Dans la suite des tumultes provoqués par Jenin Jenin, Mohammad Bakri choisit de réaliser un film plus personnel, Depuis que tu n’es plus là, qui sonne comme une réponse artistique et politique pour clarifier sa position et réaffirmer son propos, celui de la lutte pacifiste : Il s’exprimait en ce sens dans un interview accordé au journal le Monde : « Les Palestiniens auraient dû renoncer à la violence depuis longtemps. J’élève mes enfants en leur expliquant que la résistance peut passer par le cinéma, le dialogue, le théâtre ou les manifestations [2]

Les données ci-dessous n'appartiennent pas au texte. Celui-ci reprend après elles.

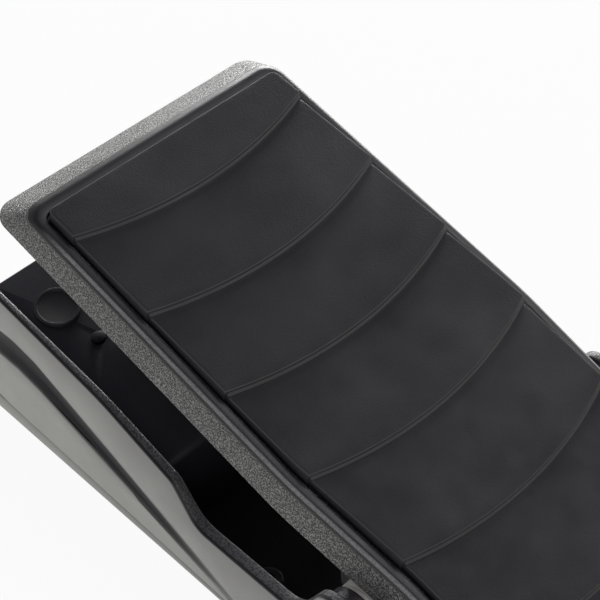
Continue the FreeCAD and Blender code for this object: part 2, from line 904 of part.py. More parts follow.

Le film a été projeté au festival du film palestinien de Genève, Filmer c’est exister. Les organisateurs le décrivent en ces termes : " Mohammed Bakri se rend sur la tombe de son ami et mentor, l’écrivain palestinien et membre de la Knesset Emil Habibi. Ensemble ils avaient rêvé d’une possible coexistence entre les peuples palestinien et israélien. Dans ce moment intime, il tente de lui résumer les changements aussi bien personnels que politiques qui se sont produits en Israël et en Palestine depuis sa mort.

Bakri revient sur les évènements qui ont ébranlé ses convictions : le tumulte provoqué par son film Jenin, Jenin en 2002, l’implication de son neveu dans une attaque contre un bus israélien. « Les médias israéliens ont utilisé cet acte, que je réprouve totalement, pour faire un amalgame entre le terrorisme et mon film. Ils ont sali mon nom et voulu détruire ma famille. Des députés israéliens ont pu dire à la Knesset que j’étais « un terroriste sans que cela ne provoque de réactions ».

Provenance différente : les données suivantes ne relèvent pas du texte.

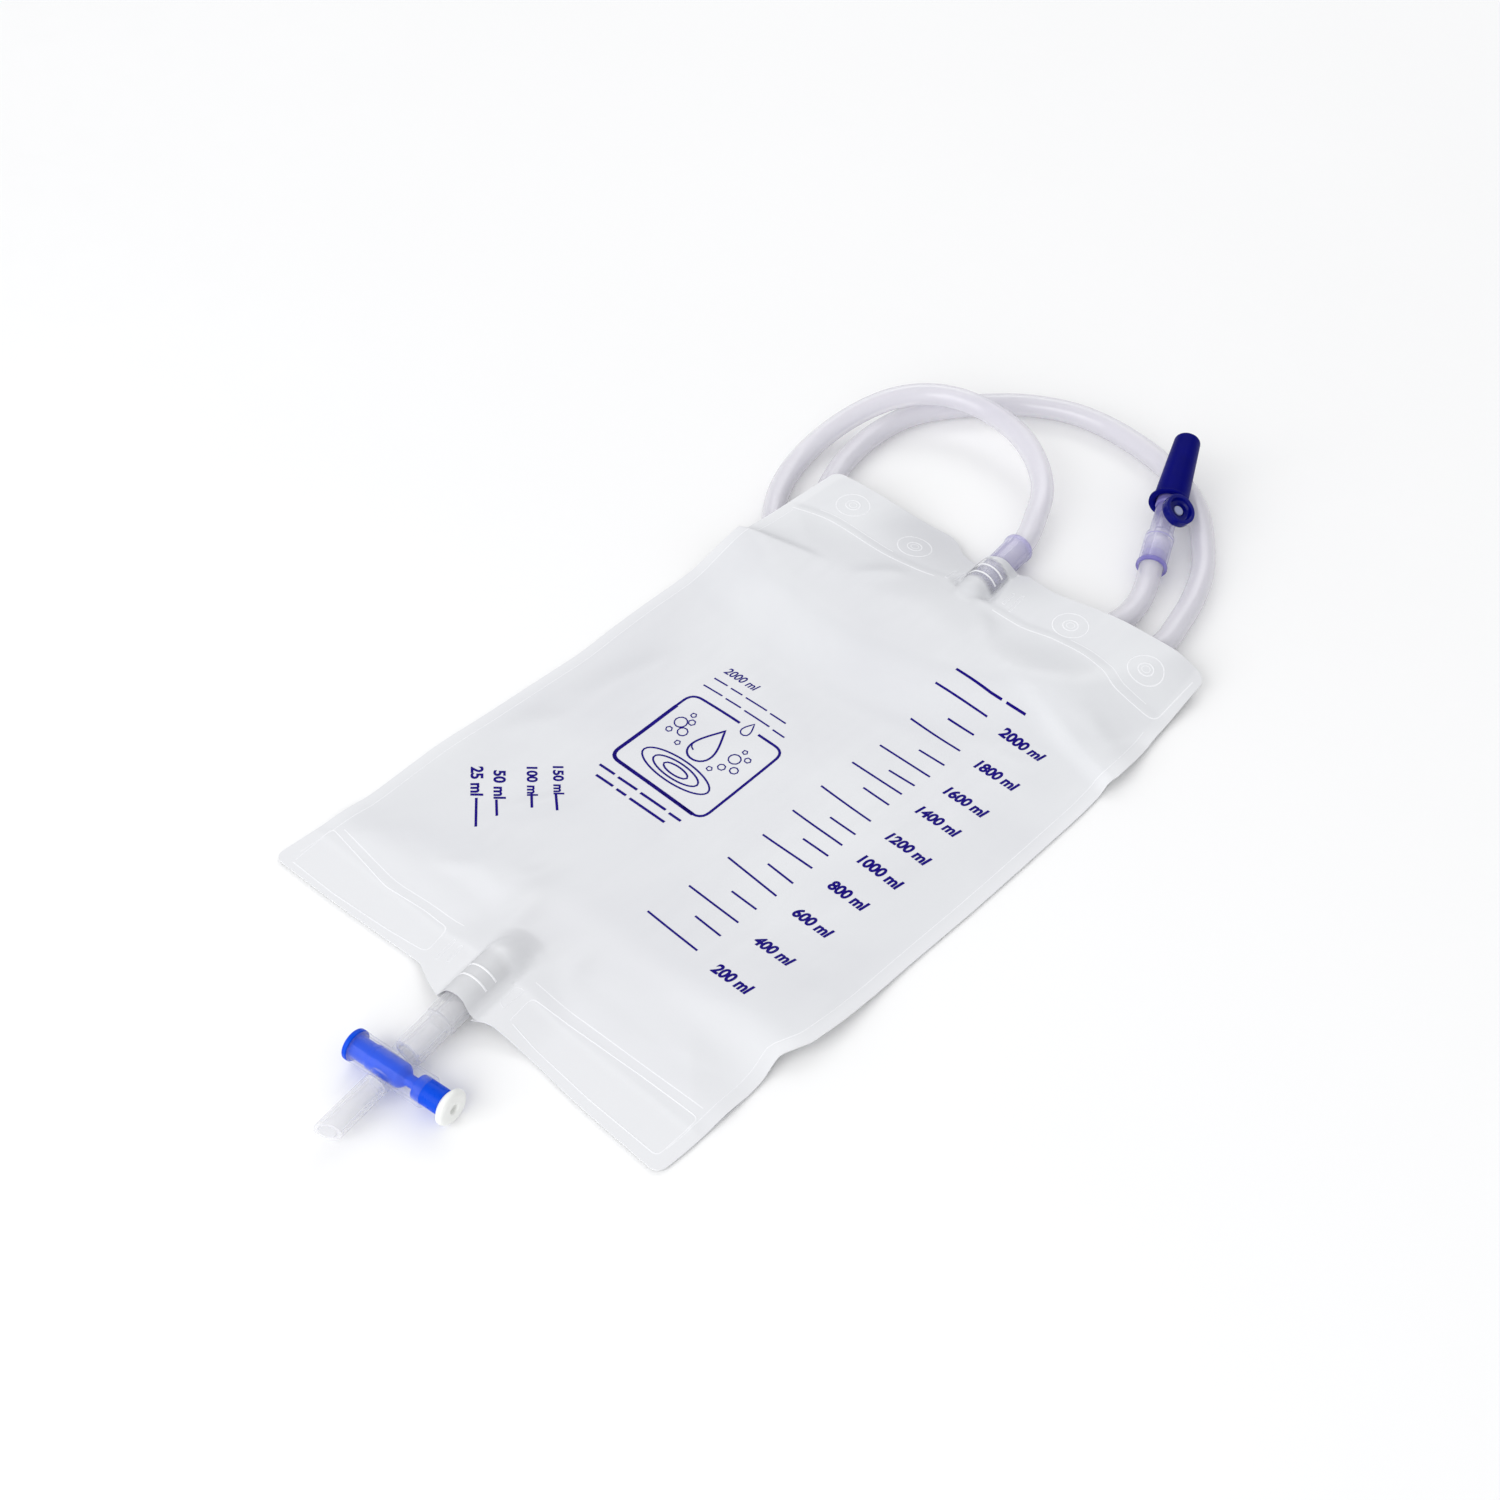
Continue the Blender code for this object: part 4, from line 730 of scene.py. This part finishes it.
def strokeMesh(strokes, rounded, lift):
    # each stroke: plan line, width, height; its section is a flat bar or a low round bead set on the film
    allPoints, allFaces, start = [], [], 0
    across = np.linspace(-1, 1, 5 if rounded else 2)
    for line, width, height in strokes:
        line = np.asarray(line, float)
        closed = len(line) > 3 and np.allclose(line[0], line[-1])
        line = evenSteps(line, stroke["beadStep"] if rounded else stroke["barStep"])
        ends = np.gradient(line, axis=0)
        if closed:
            ends[0] = ends[-1] = ends[0] + ends[-1]
        ends /= np.linalg.norm(ends, axis=1)[:, None]
        normal = np.stack([-ends[:, 1], ends[:, 0]], axis=1)
        plan = line[:, None] + normal[:, None] * (across * width / 2)[None, :, None]
        crown = height * (np.sqrt(np.maximum(1 - across ** 2, 0)) if rounded else np.ones(2))
        base = filmTop(plan[..., 0], plan[..., 1]) - film["layer"] + film["thickness"] + lift
        upper = np.dstack([plan, base + crown])
        under = np.dstack([plan, base - stroke["sunk"] - lift])
        ring = np.concatenate([upper, under[:, ::-1]], axis=1)
        if closed:
            ring = ring[:-1]
        count, around = ring.shape[:2]
        allPoints.append(ring.reshape(-1, 3))
        allFaces.append(gridFaces(count, around, wrapRows=closed, wrapCols=True, start=start).tolist())
        half = around // 2
        for row in () if closed else (0, count - 1):
            for k in range(half - 1):
                a = start + row * around
                quad = [a + k, a + k + 1, a + around - 2 - k, a + around - 1 - k]
                allFaces.append([quad if row else quad[::-1]])
        start += count * around
    return np.vstack(allPoints), [f for block in allFaces for f in block]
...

Riche en archives et extraits de films personnels, Depuis que tu n’es plus là est comme une lettre très personnelle à un ami éloigné."

En 2009 il prend de nouveau la caméra et réalise Zahra.
Zahra est la tante de Mohammed Bakri, une femme de 80 ans dont il nous raconte le destin, commun à bien des femmes de cette génération. Zahra a épousé son cousin Hassan. En 1948, son mari est mis en prison par les autorités israéliennes.
Zahra fuit alors leur village d’Al Bana en Galilée, avec ses deux petits enfants, pour le Liban. Elle revient secrètement au village. Son mari est libéré, mais il meurt prématurément. Elle va donc se débrouiller pour élever seule ses dix enfants.
Au fur et à mesure que Zahra raconte, nous nous retrouvons face à l’établissement violent de l’État d’Israël, ainsi qu’à la transformation radicale de la société palestinienne, devenue minorité dans sa propre patrie.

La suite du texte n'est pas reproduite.